Zatrzymać rozpędzoną Polpharmę
Mimo że jest to pierwsza kolejka Tauron Basket Ligi, to oba zespoły zmagają się z większymi, bądź mniej znaczącymi problemami. Jednak za Polpharmą przemawia fakt, iż ta odniosła nieoczekiwane zwycięstwo w meczu o Superpuchar Polski. Oba zespoły nie mogą zaliczyć okresu przygotowawczego do udanych. Koszykarze ze Starogardu Gdańskiego przystępują do rozgrywek ligowych z niezbyt imponującym bilansem 4-8, nie licząc meczu o Superpuchar. Zaliczyli kilka poważniejszych wpadek, nawet z drużynami nie grającymi na co dzień w ekstraklasie.
Koszalinianie natomiast swoje przygotowania zakończyli z nieco lepszym bilansem zwycięstw do porażek, bo 5-5. Jednak według zawodników, jak i samego trenera Akademików, wyniki sparingów byłyby zupełnie inne, gdyby nie liczne problemy z kontuzjami. Dodatkowo na tygodniowym zgrupowaniu w Rewalu większość graczy zatruło się jedzeniem i przez parę dni było pod kroplówką.
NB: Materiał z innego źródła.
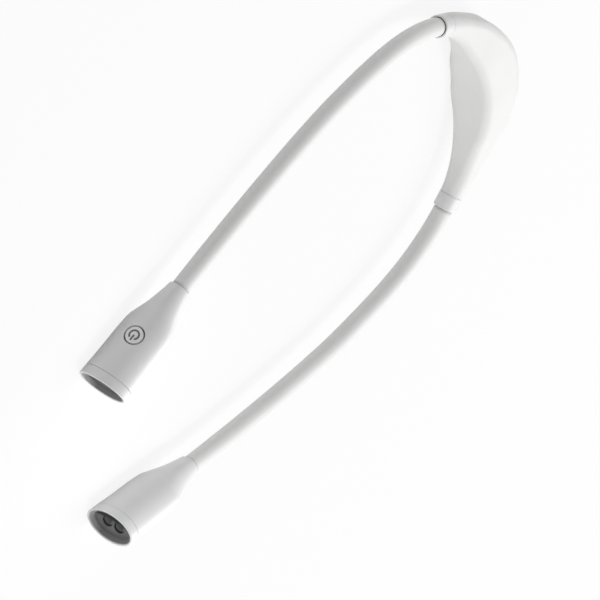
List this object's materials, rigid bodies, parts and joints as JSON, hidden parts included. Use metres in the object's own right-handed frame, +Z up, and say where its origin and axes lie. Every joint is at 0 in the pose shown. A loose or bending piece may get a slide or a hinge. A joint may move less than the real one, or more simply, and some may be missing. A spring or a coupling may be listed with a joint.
{
  "type": "neck reading light",
  "caption": "U-shaped reading lamp worn round the neck: a soft-skinned nape pod, bendable round arms and flat oval lamp heads, each with a side push button.",
  "frame": {"origin": "centre of the nape pod's flat underside, below the middle of the pod, on the table plane", "axes": "+Z up from the table, +Y to the back of the neck, heads point to -Y, the wearer's right arm is at -X"},
  "size_m": [0.2002, 0.3249, 0.0288],
  "materials": {
    "white_silicone": "satin soft-touch silicone, white",
    "white_plastic": "satin moulded plastic, white",
    "inner_plastic": "matte moulded plastic, grey",
    "lens_plate_plastic": "satin moulded plastic, dark grey",
    "lens_plastic": "polished clear plastic",
    "steel": "plain drawn steel",
    "circuit_board": "green solder resist",
    "cell_wrap": "foil pouch",
    "foam": "soft black foam",
    "lead_sheath": "black cable sheath",
    "switch_black": "black moulded plastic"
  },
  "bodies": {
    "pod": {"pod_skin": "white_silicone", "chassis_tray": "inner_plastic", "chassis_cover": "inner_plastic", "battery_cell": "cell_wrap", "battery_pad": "foam", "battery_lead": "lead_sheath", "control_board": "circuit_board", "charging_port": "steel", "indicator_lens": "lens_plastic", "end_collar_right": "white_plastic", "end_collar_left": "white_plastic", "arm_anchor_right": "inner_plastic", "arm_anchor_left": "inner_plastic", "pod_lead_right": "lead_sheath", "pod_lead_left": "lead_sheath"},
    "arm_lower_right": {"sleeve_lower_right": "white_silicone", "core_wire_lower_right": "steel", "lead_lower_right": "lead_sheath"},
    "arm_middle_right": {"sleeve_middle_right": "white_silicone", "core_wire_middle_right": "steel", "lead_middle_right": "lead_sheath"},
    "arm_upper_right": {"sleeve_upper_right": "white_silicone", "core_wire_upper_right": "steel", "lead_upper_right": "lead_sheath"},
    "head_right": {"head_housing_right": "white_plastic", "bezel_ring_right": "white_plastic", "neck_ferrule_right": "inner_plastic", "lens_plate_right": "lens_plate_plastic", "led_board_right": "circuit_board", "led_lens_upper_right": "lens_plastic", "led_lens_lower_right": "lens_plastic", "switch_board_right": "circuit_board", "switch_case_right": "switch_black", "head_lead_right": "lead_sheath"},
    "button_right": {"button_cap_right": "white_plastic", "switch_plunger_right": "switch_black"},
    "arm_lower_left": {"sleeve_lower_left": "white_silicone", "core_wire_lower_left": "steel", "lead_lower_left": "lead_sheath"},
    "arm_middle_left": {"sleeve_middle_left": "white_silicone", "core_wire_middle_left": "steel", "lead_middle_left": "lead_sheath"},
    "arm_upper_left": {"sleeve_upper_left": "white_silicone", "core_wire_upper_left": "steel", "lead_upper_left": "lead_sheath"},
    "head_left": {"head_housing_left": "white_plastic", "bezel_ring_left": "white_plastic", "neck_ferrule_left": "inner_plastic", "lens_plate_left": "lens_plate_plastic", "led_board_left": "circuit_board", "led_lens_upper_left": "lens_plastic", "led_lens_lower_left": "lens_plastic", "switch_board_left": "circuit_board", "switch_case_left": "switch_black", "head_lead_left": "lead_sheath"},
    "button_left": {"button_cap_left": "white_plastic", "switch_plunger_left": "switch_black"}
  },
  "joints": [
    {"name": "arm_root_right", "type": "hinge", "parent": "pod", "child": "arm_lower_right", "pos_m": [-0.07597, -0.03697, 0.0144], "axis": [0, 0, 1], "range_deg": [-30, 20]},
    {"name": "arm_lower_bend_right", "type": "hinge", "parent": "arm_lower_right", "child": "arm_middle_right", "pos_m": [-0.09507, -0.10967, 0.0144], "axis": [-1, 0.0092, 0], "range_deg": [-30, 30]},
    {"name": "arm_upper_bend_right", "type": "hinge", "parent": "arm_middle_right", "child": "arm_upper_right", "pos_m": [-0.08779, -0.17946, 0.0144], "axis": [0, 0, 1], "range_deg": [-30, 30]},
    {"name": "head_tilt_right", "type": "hinge", "parent": "arm_upper_right", "child": "head_right", "pos_m": [-0.07418, -0.24405, 0.0144], "axis": [-0.9719, -0.2354, 0], "range_deg": [-35, 35]},
    {"name": "button_press_right", "type": "slide", "parent": "head_right", "child": "button_right", "axis": [0.9716, 0.2368, 0], "range_m": [0, 0.0007], "stiffness_N_per_m": 1500},
    {"name": "arm_root_left", "type": "hinge", "parent": "pod", "child": "arm_lower_left", "pos_m": [0.07597, -0.03697, 0.0144], "axis": [0, 0, 1], "range_deg": [-20, 30]},
    {"name": "arm_lower_bend_left", "type": "hinge", "parent": "arm_lower_left", "child": "arm_middle_left", "pos_m": [0.09507, -0.10967, 0.0144], "axis": [-1, -0.0092, 0], "range_deg": [-30, 30]},
    {"name": "arm_upper_bend_left", "type": "hinge", "parent": "arm_middle_left", "child": "arm_upper_left", "pos_m": [0.08779, -0.17946, 0.0144], "axis": [0, 0, 1], "range_deg": [-30, 30]},
    {"name": "head_tilt_left", "type": "hinge", "parent": "arm_upper_left", "child": "head_left", "pos_m": [0.07418, -0.24405, 0.0144], "axis": [-0.9719, 0.2354, 0], "range_deg": [-35, 35]},
    {"name": "button_press_left", "type": "slide", "parent": "head_left", "child": "button_left", "axis": [-0.9716, 0.2368, 0], "range_m": [0, 0.0007], "stiffness_N_per_m": 1500}
  ]
}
Kłopotem Polpharmy wydaje się być słaba dyspozycja Tony'ego Weedena. Amerykanin przyzwyczaił wszystkich kibiców w Polsce do efektownych akcji, celnych rzutów dystansowych ze znacznie dalszej odległości niż 6,75 m. Mimo że 28-latek został okrzyknięty bohaterem spotkania z Asseco Prokomem Gdynia, ponieważ zdobył najważniejszy punkt w meczu, który okazał się jego jedynym, to jego forma pozostawia wiele do życzenia. Bronić Amerykanina może fakt, iż dołączył on stosunkowo niedawno do zespołu i dopiero aklimatyzuje się w nowym otoczeniu. Koszalinianie swoją grę opierają na graczach podkoszowych - Lekiciu, Bigusie i Reese'ie. Problemem mogą być rzuty trzypunktowe, chociaż dwójka Marcin Dutkiewicz i Marshall Strickland nieraz udowodniła, że potrafią wziąć na siebie zdobywanie punktów dystansowych. Nieco inaczej niż w Górniku Wałbrzych wykorzystywany jest Amerykanin JJ Montgomery. Silny fizycznie skrzydłowy w Koszalinie jest raczej graczem, który ma pilnować najlepszych strzelców rywali. Oczywiście, w ofensywie świetnie radzi sobie pod koszami, gdzie walczy z dużo wyższymi od siebie zawodnikami. Można więc przypuszczać, że były gracz Górnika Wałbrzych będzie pilnował najgroźniejszego w Polpharmie Starogard Gdański Michaela Hicksa. Obydwie drużyny grały przeciwko sobie na turnieju w Słupsku, wówczas górą byli zawodnicy trenera Sretenovicia 81:74. Koszalinianie wówczas grali zaledwie z jednym graczem podkoszowym (Rafał Bigus), a patrząc na styl gry Akademików, to było spore osłabienie. Dlatego w sobotnim meczu gospodarze będą starali się zdobywać jak najwięcej punktów spod kosza, gdyż w Polpharmie wśród wysokich zawodników są Jeremy Simmons i Adam Metelski. Natomiast starogardzianie będą niezwykle groźni na dystansie - Michael Hicks, Grzegorz Arabas, Ivan Koljević, Brian Gilmore i Tony Weeden.